ALIS (or rather some kind of prognostic maintenance system) is something you'll want to keep, you just need to have it executed better, ideally by it being a repeatedly competed system that the government owns the rights to.

As for DAS; while there'd be room for cost and schedule savings by not having the F-35 DAS's fancier software features, I don't think you'd save much money by making the sensors themselves less capable, particularly with how IIR sensors are trending lower in cost and reduced cooling requirements. It'd also be nice to have the fancier DAS functions available as a software-only growth option.
Since it's "5- gen", they could potentially also reduce the amount of RAM
I definitely agree there, as well as with the antennas (not sure what you're referring with IWB though - are you talking about the wing being integral to the fuselage?). I'd probably aim for something like a Super Hornet's level of low observability.
Other choice might be twin F414 design or a single F100/F110 variant. I've heard somewhere that the tradeoff for extremely high TIT of F135 was shorter than usual engine life
The F414 might not have much life left by the time an MR-X is procured; Navy NGAD will be starting to replaces Super Hornets and I really wouldn't be surprised if they use an adaptive cycle engine as well in order to meet range requirements. F110s will be around for a while with the F-15EX fleet and might be a good choice. As for the F135 and TIT, each engine is designed to last the full service life of the airframe with overhauls every 2000 hours. The TIT may be high, but they have the materials to back it, and the engine is down-rated to provide sufficient durability (it's produced >50,000lbf on a test stand).
The real question would be though, in such case, why not just buy Super Hornets for the AF?
It's not cheap enough; I'm also not sure it offers the same level of open architecture avionics as the USAF is interested in pursuing (though you could always retrofit such a capability).
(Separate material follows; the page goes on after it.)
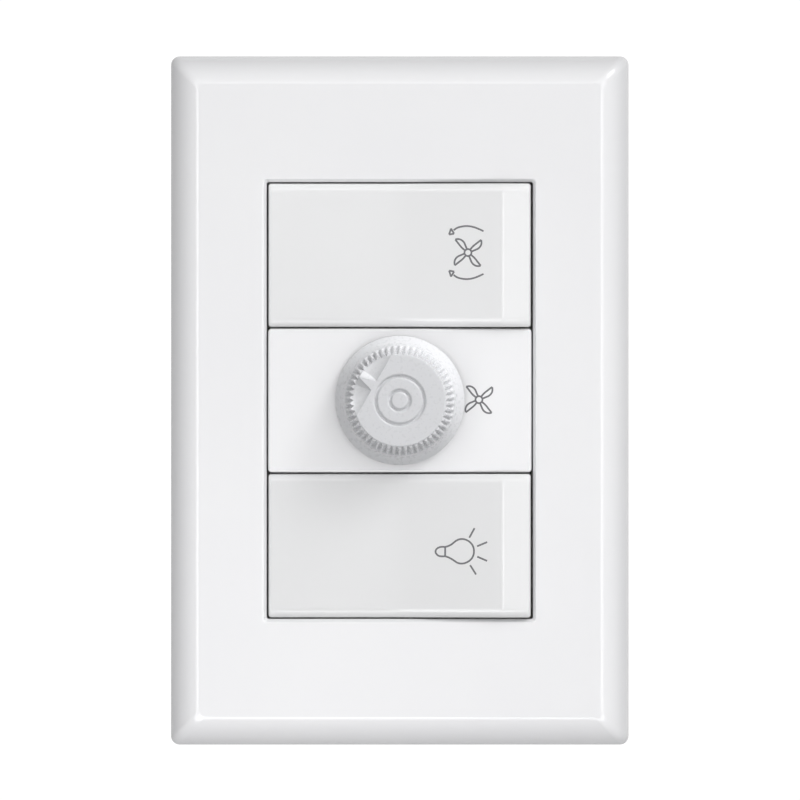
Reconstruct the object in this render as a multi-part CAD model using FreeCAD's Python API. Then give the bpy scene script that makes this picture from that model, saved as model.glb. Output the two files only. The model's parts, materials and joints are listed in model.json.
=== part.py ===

When the USAF talks about the MR-X being cheap, they're talking about how in 2018, Mattis set an 'affordability constraint' on the USAF that apparently requires the USAF F-35A fleet in 2036 (it's a kind of baseline year for this affordability analysis) to cost $4.1 million per tail, per year (https://www.gao.gov/products/gao-21-505t).

I'm not sure why they set that figure as the requirement, but if we use the 250 flight hours per year that the Pentagon uses in their sustainment cost estimates, that works out to a required CPFH of $16,400. I don't have CPFH figures for the Super Hornet (there are reimbursable CPFH figures, but they're not comparable in this context), but if an F-16C/D costs ~25k/hr and Boeing was advertising the F-15EX's low sustainment costs at $28k/hr, I don't think a Super Hornet is going to reach the $16.4k/hr constraint, let alone be far enough below that to offset the F-35A's CPFH.

I'm expecting that this 'affordability constraint' will be removed, or that it's been mischaracterised by the GAO incorrectly and doesn't actually mean a CAPE-style total ownership CPTPY of $4.1m, but if it does, then frankly perhaps MR-X will need to be a very low cost platform like an MQ-9 successor (if said successor aims to keep similar sustainment costs to the Reaper).